Brian R. VanCise said:


> Personally *I believe* it is very important to train both hands to be able to have technical proficiency in case another one get's injured. One of the thing's I enjoy about the FMA's is that this is emphasized by *many *practitioner's.
> 
> So does anyone *not* train both hands or do you just train one and use the other as support only. (either empty hand, stick or blade)
> 
> Just interested on various opinions as always?


 
I too, think that its important.  I spend some time on it, but not nearly what I think I should be.  Sure we have our left vs right drills, etc., but again, thats just a drill.  If one really wants to better their left side, it needs to be worked on more than just inside of a drill.  
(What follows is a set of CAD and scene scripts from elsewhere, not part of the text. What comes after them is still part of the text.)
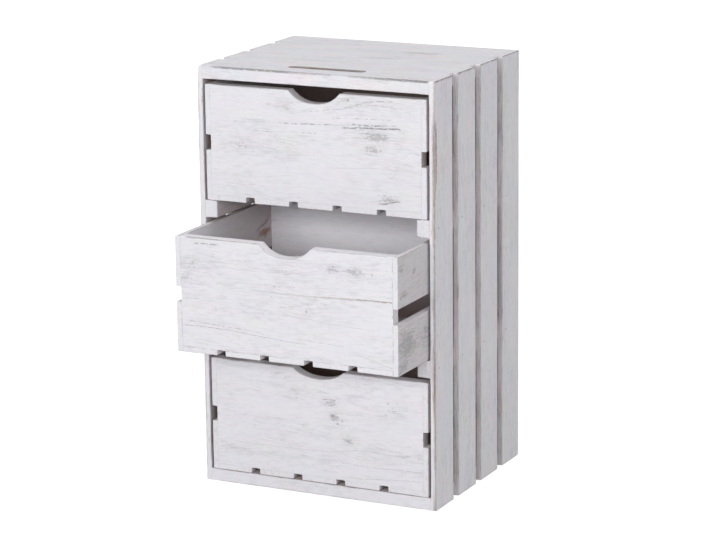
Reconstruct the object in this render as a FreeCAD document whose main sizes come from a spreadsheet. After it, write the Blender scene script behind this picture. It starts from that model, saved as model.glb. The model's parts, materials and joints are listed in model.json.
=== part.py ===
import FreeCAD, Part
import math
import os
import Sketcher

# Small crate-style chest with three drawers, made of sawn and nailed boards.
# Lengths are millimetres. The origin lies on the floor at the middle of the case,
# +X points to the right, the drawers open towards -Y and +Z points up.

SIZES = {
    # Case
    "case_width": 320.0,
    "case_depth": 258.0,
    "bay_height": 152.0,
    "end_board_thickness": 16.0,
    "side_slat_thickness": 7.0,
    "side_slat_gap": 15.3,
    "runner_width": 17.0,
    "runner_height": 22.0,
    "back_panel_thickness": 4.0,
    "grip_slot_length": 104.0,
    "grip_slot_width": 15.0,
    "grip_slot_setback": 37.0,
    "grip_slot_edge_radius": 1.5,
    # Drawers
    "drawer_side_clearance": 3.0,
    "drawer_top_clearance": 6.2,
    "drawer_back_clearance": 2.0,
    "drawer_lift": 0.3,
    "drawer_end_thickness": 15.0,
    "drawer_side_thickness": 7.0,
    "drawer_side_gap": 19.0,
    "bottom_slat_thickness": 7.0,
    "bottom_slat_gap": 12.0,
    "scoop_width": 75.0,
    "scoop_depth": 15.4,
    "scoop_shoulder_radius": 3.0,
    "scoop_edge_radius": 1.5,
    "middle_drawer_opening": 82.5,
    # Sawn boards and the brads that hold them
    "arris_chamfer": 1.0,
    "brad_length": 20.0,
    "brad_width": 1.3,
    "brad_thickness": 1.0,
    "brad_head_width": 2.4,
    "brad_head_height": 0.6,
    "brad_inset": 12.0,
    "back_brad_inset": 30.0,
    "bottom_brad_inset": 16.0,
}

# The bays from the floor up, each with its drawer
BAYS = ("bottom", "middle", "top")
SIDE_SLAT_COUNT = 4
BOTTOM_SLAT_COUNT = 5

# Sizes that follow from the driving ones
CASE_HEIGHT = (
    f"(2 * Sizes.end_board_thickness + {len(BAYS)} * Sizes.bay_height"
    f" + {len(BAYS) - 1} * Sizes.runner_height)"
)
INNER_WIDTH = "(Sizes.case_width - 2 * Sizes.side_slat_thickness)"
INNER_DEPTH = "(Sizes.case_depth - Sizes.back_panel_thickness)"
SIDE_SLAT_WIDTH = (
    f"((Sizes.case_depth - {SIDE_SLAT_COUNT - 1} * Sizes.side_slat_gap) / {SIDE_SLAT_COUNT})"
)
DRAWER_WIDTH = f"({INNER_WIDTH} - 2 * Sizes.drawer_side_clearance)"
DRAWER_DEPTH = f"({INNER_DEPTH} - Sizes.drawer_back_clearance)"
DRAWER_HEIGHT = "(Sizes.bay_height - Sizes.drawer_lift - Sizes.drawer_top_clearance)"
DRAWER_INNER_WIDTH = f"({DRAWER_WIDTH} - 2 * Sizes.drawer_side_thickness)"
DRAWER_END_HEIGHT = f"({DRAWER_HEIGHT} - Sizes.bottom_slat_thickness)"
DRAWER_SIDE_HEIGHT = f"(({DRAWER_HEIGHT} - Sizes.drawer_side_gap) / 2)"
BOTTOM_SLAT_WIDTH = (
    f"(({DRAWER_INNER_WIDTH} - {BOTTOM_SLAT_COUNT - 1} * Sizes.bottom_slat_gap)"
    f" / {BOTTOM_SLAT_COUNT})"
)

# Where the case and its inner faces start, and where a drawer starts
CASE_LEFT = "(-Sizes.case_width / 2)"
CASE_FRONT = "(-Sizes.case_depth / 2)"
INNER_LEFT = f"(-{INNER_WIDTH} / 2)"
INNER_RIGHT = f"({INNER_WIDTH} / 2)"
DRAWER_LEFT = f"(-{DRAWER_WIDTH} / 2)"

# The plane that holds a board's section, and whether its pad runs against the plane's normal
SECTION_PLANES = {
    "X": ("YZ_Plane", False),
    "Y": ("XZ_Plane", True),
    "Z": ("XY_Plane", False),
}


def bay_floor(bay):
    """Height of the surface that the drawer in this bay slides on."""
    level = BAYS.index(bay)
    return (
        f"(Sizes.end_board_thickness + {level} * (Sizes.bay_height + Sizes.runner_height))"
    )


def add_sizes(doc):
    sheet = doc.addObject("Spreadsheet::Sheet", "Sizes")
    for row, (name, value) in enumerate(SIZES.items(), start=1):
        cell = f"A{row}"
        sheet.set(cell, str(value))
        sheet.setAlias(cell, name)
    doc.recompute()


def measure(doc, expression):
    """The present value of a size that is written in terms of the sheet."""
    return float(doc.Sizes.evalExpression(expression))


def place(piece, position):
    for axis, expression in zip("xyz", position):
        piece.setExpression(f"Placement.Base.{axis}", expression)


def add_body(doc, label, position):
    body = doc.addObject("PartDesign::Body", label)
    body.Label = label
    place(body, position)
    return body


def add_sketch(body, role, name):
    sketch = body.newObject("Sketcher::SketchObject", name)
    plane = next(feature for feature in body.Origin.OriginFeatures if feature.Role == role)
    sketch.AttachmentSupport = [(plane, "")]
    sketch.MapMode = "FlatFace"
    return sketch


def vector(x, y):
    return FreeCAD.Vector(x, y, 0)


def line(x_start, y_start, x_end, y_end):
    return Part.LineSegment(vector(x_start, y_start), vector(x_end, y_end))


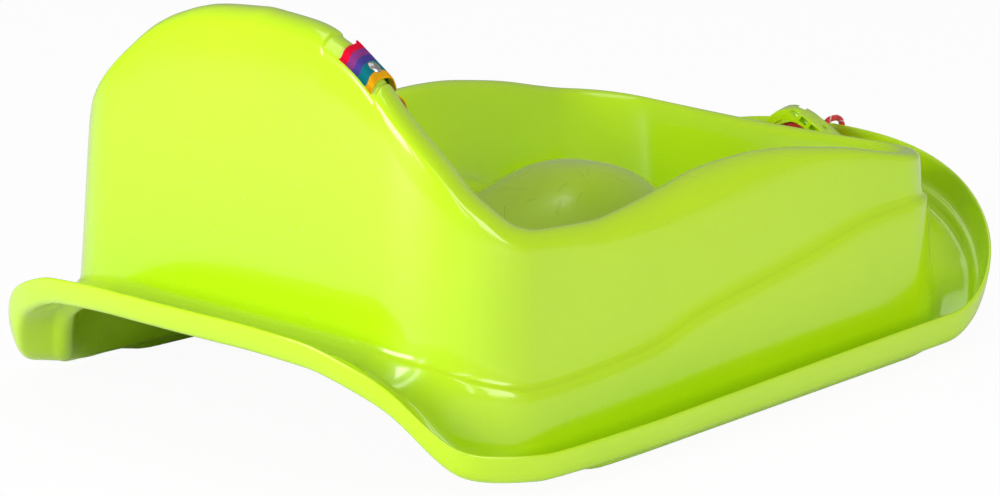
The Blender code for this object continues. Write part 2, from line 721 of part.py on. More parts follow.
def rivet_set(place_name, frame, sheet, strap, shell, metal):
    """Rivet, washer and the holes they need; sheet is the shell's thickness there."""
    stack = WEBBING_THICKNESS + sheet
    rivet(place_name + "_rivet", frame, stack, metal)
    down = frame @ Matrix.Translation((0, 0, -stack - GAP - WASHER_THICKNESS))
    bore = RIVET_SHANK / 2 + GAP
    washer = ring(WASHER_DIAMETER / 2, bore, WASHER_THICKNESS, down)
    add_object(place_name + "_washer", washer, metal, 35)
    turn = frame @ Matrix.Rotation(math.radians(5), 4, "Z")
    for target in (strap, shell):
        hole = turned([(0, 4 * mm), (bore, 4 * mm), (bore, -stack - 4 * mm), (0, -stack - 4 * mm)], turn)
        cut(target, hole, place_name + "_hole_" + target.name)


def build_adjuster(look):
    """Slide adjuster: end bars over the webbing, the middle bar under it."""
    along = STRAIGHT_END - STRAIGHT_TOP
    twist = STRAIGHT_WIDTH - along * (STRAIGHT_WIDTH.dot(along) / along.length_squared)
    up = along.cross(twist)
    if up.y > 0:
        up = -up
    frame = local_frame((STRAIGHT_TOP + STRAIGHT_END) / 2, along, up)
    half = ADJUSTER_LENGTH / 2
    inside = WEBBING_WIDTH / 2 + SLIDE_FIT
    slot = WEBBING_THICKNESS / 2 + SLIDE_FIT
    height = slot + ADJUSTER_BAR[1]
    side = inside + ADJUSTER_RAIL
    bar = ADJUSTER_BAR[0]
    body = box((-half, -side, -height), (half, side, height), frame, 1 * mm)
    adjuster = add_object("belt_adjuster", body, look, 35)
    out = half + 5 * mm
    tall = height + 5 * mm
    way = [(bar - half, tall), (bar - half, slot), (-out, slot), (-out, -tall), (-bar / 2, -tall),
           (-bar / 2, -slot), (bar / 2, -slot), (bar / 2, -tall), (out, -tall), (out, slot),
           (half - bar, slot), (half - bar, tall)]
    cut(adjuster, extruded(way, inside, frame), "adjuster_way")
    return frame


def webbing_slot(end, inward, frame):
    """The room round a buckle's bar at its end; inward is the way from the end into the buckle."""
    bar, thick = BUCKLE_BAR
    inside = WEBBING_WIDTH / 2 + 2 * SLIDE_FIT
    depth = bar / 2 + thick / 2 + 2 * WEBBING_THICKNESS + 3 * SLIDE_FIT
    tall = BUCKLE_HEIGHT / 2 + 5 * mm
    outline = [(depth, -tall), (depth, tall), (-tall, tall), (-tall, thick / 2), (bar, thick / 2),
               (bar, -thick / 2), (-tall, -thick / 2), (-tall, -tall)]
    return extruded([(end + inward * x, z) for x, z in outline], inside, frame)


def build_socket(look):
    frame = buckle_frame()
    side = BUCKLE_WIDTH / 2
    height = BUCKLE_HEIGHT / 2
    body = box((0, -side, -height), (SOCKET_LENGTH, side, height), frame, 1.4 * mm)
    socket = add_object("buckle_socket", body, look, 35)
    over = 5 * mm
    cut(socket, webbing_slot(0, 1, frame), "socket_slot")
    mouth = side - 3.2 * BUCKLE_WALL
    hollow = SOCKET_LENGTH - PRONG_LENGTH - 2 * mm
    cut(socket, box((hollow, -mouth, -height + BUCKLE_WALL), (SOCKET_LENGTH + over, mouth, height - BUCKLE_WALL),
                    frame), "socket_hollow")
    for sign in (-1, 1):
        low, high = sorted((sign * (mouth - 1 * mm), sign * (side + over)))
        cut(socket, box((hollow + 3 * mm, low, -height + BUCKLE_WALL + 0.6 * mm),
                        (hollow + 13 * mm, high, height - BUCKLE_WALL - 0.6 * mm), frame), "socket_window")
    return mouth


def build_tongue(look, mouth):
    frame = buckle_frame()
    height = BUCKLE_HEIGHT / 2
    side = BUCKLE_WIDTH / 2 - 1 * mm
    bar = BUCKLE_BAR[0]
    front = SOCKET_LENGTH + SLIDE_FIT
    end = front + TONGUE_LENGTH
    prong = height - BUCKLE_WALL - SLIDE_FIT
    body = box((front, -side, -height), (end, side, height), frame, 1.2 * mm)
    tongue = add_object("buckle_tongue", body, look, 35)
    reach = mouth - SLIDE_FIT
    tip = SOCKET_LENGTH - PRONG_LENGTH
    prongs = ((-reach, PRONG_WIDTH - reach), (-3 * mm, 3 * mm), (reach - PRONG_WIDTH, reach))
    for k, (low, high) in enumerate(prongs):
        blade = box((tip, low, -prong), (front + 3 * mm, high, prong), frame, 0.8 * mm)
        cut(tongue, blade, f"tongue_prong_{k}", "UNION")
    cut(tongue, webbing_slot(end, -1, frame), "tongue_slot")
    return end - bar / 2


def seat_wall(p):
    """Top and foot of the flat stretch of the left seat wall at p."""
    rows = shell_rows(p, 1)
    return Vector(rows[24]), Vector(rows[25])


def anchor_wall():
    """Middle of the left seat wall at the belt's anchor, and its normal into the seat."""
    stations = [2.05 + 0.6 * k / 119 for k in range(120)]
    p = min(stations, key=lambda q: abs(sum(seat_wall(q), Vector()).y / 2 - ANCHOR_Y))
    high, low = seat_wall(p)
    before, after = seat_wall(p - 0.06), seat_wall(p + 0.06)
    normal = (sum(after, Vector()) - sum(before, Vector())).cross(high - low).normalized()
    if normal.x > 0:
        normal = -normal
    return (high + low) / 2, normal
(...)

For example...lets take disarms.  We (we as in my group) primarily work them right/right.  Now, What happens if the attacker puts his stick in his left?  We still have ours in the right.  Will the disarm work?  Sure there are other things that can be done, but if the goal is a disarm, you're going to have to change your stick have as well.  I've played with this before and in the beginning its not, IMO, as easy as it seems.  Technically our body knows the moves, but it takes a bit of time to co-ordinate it. 

Nice thread topic!


----------



## jks9199 (Dec 7, 2007)

I do train both hands, especially empty hand, but my teacher believed that if you concentrate on your strengths, your weaknesses will disappear, but if you concentrate on your weaknesses, you'll spend a lifetime to make very little progress.  So, I don't try for true ambidexterity; each hand has a role.  I'm right handed; my right hand is the "kill shot."  My left hand is the stun shot & primary clearing hand.  Either is capable of a kill shot -- but my preference is to use the right.


----------



## MarkBarlow (Dec 7, 2007)

We train everything left and right.  Of course, as soon as I turn my back some students go back to just working their dominant side.:idunno:  If we only trained in what was easy, I'd be a Supreme Grandmaster in Shaolin Sitting On Sofa.  It's important that the student be pushed beyond their current abilities in order to gain greater skill.


----------



## tshadowchaser (Dec 7, 2007)

I admit to training my dominate side more however I do train both sides. 
I have drills in class where we actually tie the dominate hand behind the back and make students spar, do drills, etc. with just their weaker side


----------